WORK TO DO -
Starting at the top of the records, output every line through the one that contains "lam, band_round(lam, turn, WEFT_W), WEFT_LAYER, sewn_weft)", keeping each exactly as it appears.

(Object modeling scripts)
·····

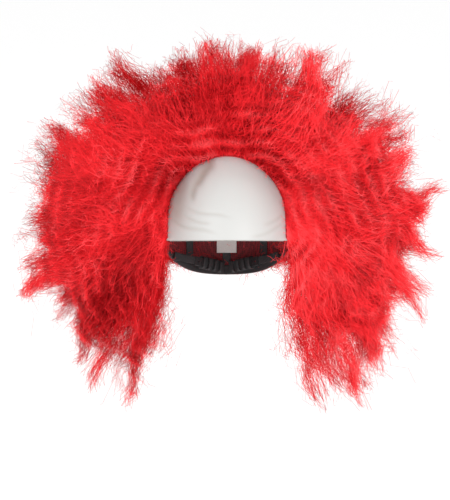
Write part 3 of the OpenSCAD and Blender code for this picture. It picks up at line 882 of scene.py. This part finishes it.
def ear_side(side, sign):
    """The elastic band at an ear, and the short rows of hair at the temple."""
    lam = sign * np.linspace(EAR_EDGE - EAR_TURN, EAR_EDGE, 7)[:, None]
    phi = hem_phi(lam) + (nape_phi(lam) - hem_phi(lam)) * np.linspace(0, 1, 300)
    strip(f"ear_band_elastic_{side}", f"ear_band_{side}", ELASTIC, lam, phi,
          BAND_LAYER, ribs(2.4, 0.14), sheet=True)
    lam = sign * np.linspace(TEMPLE_FROM, TEMPLE_TO, 40)
    for turn in TEMPLE_ROWS:
        strip(f"temple_weft_{side}_{int(turn)}", f"temple_wefts_{side}", WEFT,
              lam, band_round(lam, turn, WEFT_W), WEFT_LAYER, sewn_weft)


def crown_rows():
    """Rows of hair sewn across the net, from behind the arch down to the nape."""
    step = (NAPE_EDGE - 6 - FIRST_ROW) / (WEFT_ROWS - 1)
    for i in range(WEFT_ROWS):
        middle = FIRST_ROW + i * step
        share = max(0.02, (NAPE_EDGE - middle - 5) / NAPE_RISE)
        reach = min(EAR_EDGE - 6, EAR_EDGE * share ** 0.25)
        lam = np.linspace(-reach, reach, 420)
        strip(f"sewn_row_{i + 1}", f"weft_row_{i + 1}", WEFT,
              lam, band_round(lam, middle, WEFT_W), WEFT_LAYER, sewn_weft)


bald_panel()
front_hem()
hairline()
crown_net()
for name, middle in (("centre_tape", 0.0), ("side_tape_left", SIDE_TAPE),
                     ("side_tape_right", -SIDE_TAPE)):
    long_tape(name, middle)
nape_band()
for side, sign in SIDES.items():
    ear_side(side, sign)
crown_rows()

# ---- ear tabs and label ----
TAB_X, TAB_Y = HALF_W * math.sin(math.radians(EAR_EDGE)) + 0.3, -9.0
TAB_TOP = CROWN * math.cos(math.radians(EAR_EDGE)) - 2.5
TAB_LEN, TAB_ROUND = 27.0, 10.0


def ear_tab(side, sign):
    """A velvet tab with a rolled edge, rounded below."""
    down = np.linspace(0, 1, 41)[:, None] * TAB_LEN
    below = down - (TAB_LEN - TAB_ROUND)
    half = np.where(below > 0, np.sqrt(np.maximum(0.02, TAB_ROUND ** 2 - below ** 2)), TAB_ROUND)
    across = np.linspace(-1, 1, 31)[None, :]
    rim = smooth(np.abs(across), 0.72, 0.86) * (1 - smooth(np.abs(across), 0.9, 1.0))
    rim = np.maximum(rim, smooth(down, 22.5, 24.5) * (1 - smooth(down, 25.5, 27.0)))
    y, z = TAB_Y + across * half, TAB_TOP - down + 0 * across
    thick = 0.42 + 0.35 * rim + 0.04 * np.cos(down * 2.4)
    low = np.stack([TAB_X + 0.5 - thick, y, z], -1)
    high = np.stack([TAB_X + 0.5 + thick, y, z], -1)
    mirror = np.array([sign, 1.0, 1.0])
    pair = (high * mirror, low * mirror) if sign > 0 else (low * mirror, high * mirror)
    obj = closed_shell(f"ear_tab_velvet_{side}", *pair)
    finish_piece(obj, f"ear_tab_{side}", VELVET)


def care_label():
    """A blank woven label, sewn at its upper edge and slightly curled below."""
    u, v = np.meshgrid(np.linspace(-1, 1, 61), np.linspace(-1, 1, 41), indexing="ij")
    node_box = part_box("care_label")
    low, high = np.array(node_box[0]) / MM, np.array(node_box[1]) / MM
    middle, half = (low + high) / 2, (high - low) / 2
    hem = 0.10 * (smooth(np.abs(v), 0.80, 0.84) + smooth(np.abs(u), 0.88, 0.92))
    curl = 0.25 * smooth(-v, 0.2, 1.0) * (1 + 0.3 * np.sin(3 * u))
    front = np.stack([middle[0] + u * half[0], middle[1] - 0.2 - hem - curl,
                      middle[2] + v * half[2]], -1)
    back = front + np.array([0, 0.4, 0])
    obj = closed_shell("care_label_blank", back, front)
    finish_piece(obj, "care_label", LABEL)


for side, sign in SIDES.items():
    ear_tab(side, sign)
care_label()

# ---- nape adjusters, in their own frame: along from the sewn end, inwards, upwards ----
STRAP_LEN, STRAP_W, SEWN_LEN = 24.0, 9.0, 7.0
HOOK_DEPTH, LOOPS_W, LOOP_LEN, LOOP_PITCH, LOOP_T = 3.4, 13.3, 3.0, 8.0, 0.7
LOOPS, LOOPS_FROM, LOOPS_TO, FIRST_LOOP = 4, 30, 65, 33.0
# Each adjuster is a straight row under the nape band. Its inner end lies near the middle of the
# nape, and its whole length gives the turn of its sewn end. Heights over the cap, and length.
MID_SEAT, SEWN_SEAT, ADJUSTER_LEN = -5.1, -3.2, 74.5


def on_band(lam, off):
    """A point along the middle of the nape band."""
    return on_cap(lam, nape_phi(lam) - degrees_of(BAND_W) / 2 - 1, off)


def sewn_turn():
    """The turn at which the sewn end lies a whole adjuster's length from the inner end."""
    near, far = 20.0, 75.0
    for step in range(20):
        turn = (near + far) / 2
        if np.linalg.norm(on_band(turn, SEWN_SEAT) - on_band(0.0, MID_SEAT)) < ADJUSTER_LEN:
            near = turn
        else:
            far = turn
    return (near + far) / 2


SEWN_END = on_band(sewn_turn(), SEWN_SEAT)
ALONG = unit(on_band(0.0, MID_SEAT) - SEWN_END)
OUTWARDS = on_band(sewn_turn() / 2, 0.0) / np.array([HALF_W, HALF_L, NAPE]) ** 2
INWARDS = -unit(OUTWARDS - (OUTWARDS @ ALONG) * ALONG)
UPWARDS = np.cross(ALONG, INWARDS)
ANCHOR = SEWN_END + SEWN_LEN * ALONG


def adjuster_points(local, sign):
    """Places in the wig's frame for points in an adjuster's frame."""
    world = ANCHOR + local[..., :1] * ALONG + local[..., 1:2] * INWARDS + local[..., 2:] * UPWARDS
    return world * np.array([sign, 1.0, 1.0])


def elastic_strap(side, sign):
    """Ribbed elastic, thicker where it is sewn down with a box of stitches."""
    u, v = np.meshgrid(np.linspace(-SEWN_LEN, STRAP_LEN, 187), np.linspace(-1, 1, 13), indexing="ij")
    sewn = 1 - smooth(u, -0.4, 0.2)
    half_t = 0.5 + 0.4 * sewn - 0.10 * v ** 8
    half_t += 0.06 * np.cos(u * WHOLE_WAVE / 1.3) * (1 - sewn)
    half_t += 0.05 * np.cos(v * 18.85)
    stitch = np.exp(-((np.abs(u + 3.5) - 2.4) / 0.3) ** 2) + np.exp(-((np.abs(v) - 0.72) / 0.07) ** 2)
    half_t -= 0.12 * np.clip(stitch, 0, 1) * sewn * (0.5 + 0.5 * np.cos(u * 6.0) * np.cos(v * 16))
    z = v * (0.5 * STRAP_W + 0.5 * sewn - 0.08)
    front = adjuster_points(np.stack([u, half_t, z], -1), sign)
    back = adjuster_points(np.stack([u, -half_t, z], -1), sign)
    pair = (front, back) if sign > 0 else (back, front)
    obj = closed_shell(f"elastic_strap_ribbed_{side}", *pair)
    obj.data.materials.append(ELASTIC)
    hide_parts(f"elastic_strap_{side}")
    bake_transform(obj)


def loop_tape(side, sign):
    """Webbing with a row of loops, each a band that arches over the hook's way."""
    u, v = np.meshgrid(np.linspace(LOOPS_FROM, LOOPS_TO, 141), np.linspace(-1, 1, 21),
                       indexing="ij")
    weave = 0.06 * np.cos(u * WHOLE_WAVE / 0.9) * np.cos(v * 30)
    top = -HOOK_DEPTH / 2 - 0.08 + weave
    low = -HOOK_DEPTH / 2 - 0.72 - weave
    z = v * (LOOPS_W / 2 + 1)
    grids = [(np.stack([u, top, z], -1), np.stack([u, low, z], -1))]
    turn = np.linspace(0, 1, 61)
    tall, wide = HOOK_DEPTH + 0.35, LOOPS_W / 2 - 0.35
    path_z = -wide * np.cos(turn * math.pi)
    path_z = np.sign(path_z) * wide * np.minimum(1, np.abs(path_z / wide) ** 0.35)
    path_y = -HOOK_DEPTH / 2 + tall * np.minimum(1, (np.sin(turn * math.pi)) ** 0.30)
    slope = unit(np.stack([np.gradient(path_y), np.gradient(path_z)], 1) + 1e-9)
    for i in range(LOOPS):
        start = FIRST_LOOP + i * LOOP_PITCH
        uu, tt = np.meshgrid(np.linspace(start, start + LOOP_LEN, 9), np.arange(61), indexing="ij")
        half = LOOP_T / 2 - 0.01 + 0.03 * np.cos(uu * 9)
        y_out, z_out = half * slope[tt, 1], half * slope[tt, 0]
        inner = np.stack([uu, path_y[tt] - y_out, path_z[tt] - z_out], -1)
        outer = np.stack([uu, path_y[tt] + y_out, path_z[tt] + z_out], -1)
        grids.append((inner, outer))
    for j, (a, b) in enumerate(grids):
        pair = (adjuster_points(a, sign), adjuster_points(b, sign))
        obj = closed_shell(f"loop_tape_{side}_{j}", *(pair if sign > 0 else pair[::-1]))
        finish_piece(obj, f"loop_tape_{side}", TAPE)


for side, sign in SIDES.items():
    elastic_strap(side, sign)
    loop_tape(side, sign)

# ---- the hard pieces keep their CAD shape ----
for name, obj in nodes.items():
    if obj.hide_render:
        continue
    obj.data.materials.clear()
    obj.data.materials.append(PLASTIC)

# ---- stage, light and camera ----
bpy.ops.mesh.primitive_plane_add(size=12, location=(0, 2, -0.45))
floor = bpy.context.object
floor.name = "floor"
floor_mat, _, floor_shader = new_material("floor_paper")
floor_shader.inputs["Base Color"].default_value = (0.97, 0.97, 0.97, 1)
floor_shader.inputs["Roughness"].default_value = 0.95
floor.data.materials.append(floor_mat)

world = bpy.data.worlds.new("studio")
bpy.context.scene.world = world
world.use_nodes = True
world.node_tree.nodes["Background"].inputs["Color"].default_value = (1, 1, 1, 1)
world.node_tree.nodes["Background"].inputs["Strength"].default_value = 1.0


def area_light(name, place, aim, size, power):
    """A square lamp, in metres and watts, that faces aim."""
    data = bpy.data.lights.new(name, "AREA")
    data.energy = power
    data.size = size
    obj = bpy.data.objects.new(name, data)
    obj.location = place
    obj.rotation_euler = (Vector(aim) - Vector(place)).to_track_quat("-Z", "Y").to_euler()
    bpy.context.scene.collection.objects.link(obj)


area_light("key", (1.5, -1.9, 0.9), (0, 0, 0.03), 0.8, 27)
area_light("fill", (-1.4, -1.8, 1.3), (0, 0, 0.05), 0.9, 20)

target = Vector((-0.002, 0.0, 0.011))
tilt = math.radians(17)
camera_data = bpy.data.cameras.new("camera")
camera_data.lens = 136
camera_data.sensor_width = 36
camera = bpy.data.objects.new("camera", camera_data)
camera.location = target + 2.2 * Vector((0, -math.cos(tilt), math.sin(tilt)))
camera.rotation_euler = (target - camera.location).to_track_quat("-Z", "Y").to_euler()
bpy.context.scene.collection.objects.link(camera)
bpy.context.scene.camera = camera
bpy.context.scene.view_settings.view_transform = "Standard"
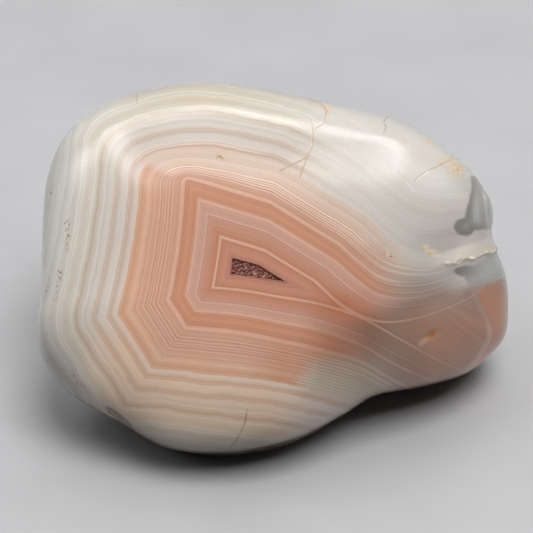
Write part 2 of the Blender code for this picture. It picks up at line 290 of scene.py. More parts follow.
# Curved sets: stations along x (first, last, count), and the height of some levels at each station.
BOTTOM_STATIONS = (-14.65, 21.35, 10)
BOTTOM_LEVELS = [0, 2.6, 4.4, 9.2, 16.5]
BOTTOM_HEIGHTS = [
    [-1.65, -1.8, -2, -2.35, -3.03, -3.75, -5.07, -7.25, -9.45, -11.15],
    [-4.15, -4.3, -4.5, -4.85, -5.6, -6.45, -7.9, -10.1, -11.75, -13.05],
    [-5.6, -5.9, -6.2, -6.6, -7.4, -8.3, -9.45, -11.75, -13.35, -14.65],
    [-9.95, -10.25, -10.7, -11.1, -11.65, -12.55, -13.65, -15.35, -16.85, -18.05],
    [-16.95, -17.35, -17.85, -18.25, -18.85, -19.55, -20.35, -21.35, -22.35, -23.35],
]
VALLEY_STATIONS = (3.35, 23.35, 6)
VALLEY_LEVELS = [0, 2.6, 4.4, 6.8, 9.2, 13]
VALLEY_HEIGHTS = [
    [-2.55, -4.05, -5.51, -5.1, -3.6, -1.35],
    [2, -0.35, -2.81, -3, -1.55, 0.45],
    [4, 1.65, -1.09, -1.6, -0.45, 1.25],
    [5.8, 4, 1.05, -0.15, 0.65, 2.05],
    [8.2, 6.2, 2.85, 0.95, 1.45, 2.85],
    [12.5, 10.3, 7.65, 5.15, 5.15, 6.15],
]
VALLEY_START = 6
VALLEY_START_SLOPE = 1.5
SMALLEST_GAP = 0.6
# Behind the stone's middle plane the bands close round the back.
BACK_PLACES = [0, 3, 14]
BACK_LEVELS = [0, 9, 20]


# The sets that each vector on the mesh holds.
BAND_VECTORS = {
    "bands_low": ("left", "low_left", "bottom"),
    "bands_top": ("top_a", "top_b", "top_c"),
    "bands_far": ("valley", "outer_a", "outer_b"),
}


def spread_map(value, places, levels):
    """Piecewise-straight map from distance to level, carried on straight past both ends."""
    places = np.array(places, dtype=float)
    levels = np.array(levels, dtype=float)
    first = (levels[1] - levels[0]) / (places[1] - places[0])
    last = (levels[-1] - levels[-2]) / (places[-1] - places[-2])
    below = np.minimum(value - places[0], 0) * first
    above = np.maximum(value - places[-1], 0) * last
    return np.interp(value, places, levels) + below + above


def smooth_curve(x, stations, values):
    """A curve through values at evenly spaced stations (first, last, count), straight past its ends."""
    first, last, count = stations
    step = (last - first) / (count - 1)
    place = (x - first) / step
    held = np.clip(place, 0, count - 1.0001)
    index = held.astype(int)
    part = held - index
    padded = np.array([2 * values[0] - values[1], *values, 2 * values[-1] - values[-2]])
    before = np.minimum(place, 0) * (values[1] - values[0])
    after = np.maximum(place - (count - 1), 0) * (values[-1] - values[-2])
    return catmull_rom(*(padded[index + k] for k in range(4)), part) + before + after


def stacked_level(x, y, stations, levels, heights, way):
    """Level between curves that lie one beyond another, upward (way 1) or downward (way -1)."""
    curves = [smooth_curve(x, stations, row) for row in heights]
    out = np.zeros(x.shape)
    for k in range(len(levels) - 1):
        gap = way * np.maximum(way * (curves[k + 1] - curves[k]), SMALLEST_GAP)
        level = levels[k] + (y - curves[k]) / gap * (levels[k + 1] - levels[k])
        past = (y - curves[k]) * way > 0
        out = np.where(past | (k == 0), level, out)
    return out


def left_level(x, y):
    (tilt_start, growth), (sag_start, fade) = LEFT_TILT_GROWTH, LEFT_SAG_FADE
    drop = LEFT_TOP - y
    tilt = LEFT_TILT + growth * np.maximum(0, -x - tilt_start)
    sag = LEFT_SAG * np.maximum(LEAST_SAG_SHARE, 1 - fade * np.maximum(0, -x - sag_start))
    return spread_map(-x - tilt * drop - sag * drop**2 - LEFT_EDGE, LEFT_PLACES, LEFT_LEVELS)


def band_levels(x, y):
    """Level of each set of bands at each place of the pattern, by the set's name."""
    sets = {name: spread_map(p * x + q * y, *rest) for name, (p, q, *rest) in STRAIGHT_SETS.items()}
    sets["left"] = left_level(x, y)
    sets["bottom"] = stacked_level(x, y, BOTTOM_STATIONS, BOTTOM_LEVELS, BOTTOM_HEIGHTS, -1)
    valley = stacked_level(x, y, VALLEY_STATIONS, VALLEY_LEVELS, VALLEY_HEIGHTS, 1)
    sets["valley"] = valley + VALLEY_START_SLOPE * np.maximum(0, VALLEY_START - x)
    return sets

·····

OUTPUT OF THE EXERCISE -
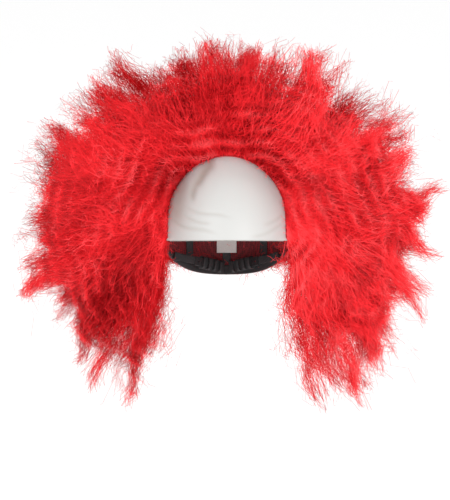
Write part 3 of the OpenSCAD and Blender code for this picture. It picks up at line 882 of scene.py. This part finishes it.
def ear_side(side, sign):
    """The elastic band at an ear, and the short rows of hair at the temple."""
    lam = sign * np.linspace(EAR_EDGE - EAR_TURN, EAR_EDGE, 7)[:, None]
    phi = hem_phi(lam) + (nape_phi(lam) - hem_phi(lam)) * np.linspace(0, 1, 300)
    strip(f"ear_band_elastic_{side}", f"ear_band_{side}", ELASTIC, lam, phi,
          BAND_LAYER, ribs(2.4, 0.14), sheet=True)
    lam = sign * np.linspace(TEMPLE_FROM, TEMPLE_TO, 40)
    for turn in TEMPLE_ROWS:
        strip(f"temple_weft_{side}_{int(turn)}", f"temple_wefts_{side}", WEFT,
              lam, band_round(lam, turn, WEFT_W), WEFT_LAYER, sewn_weft)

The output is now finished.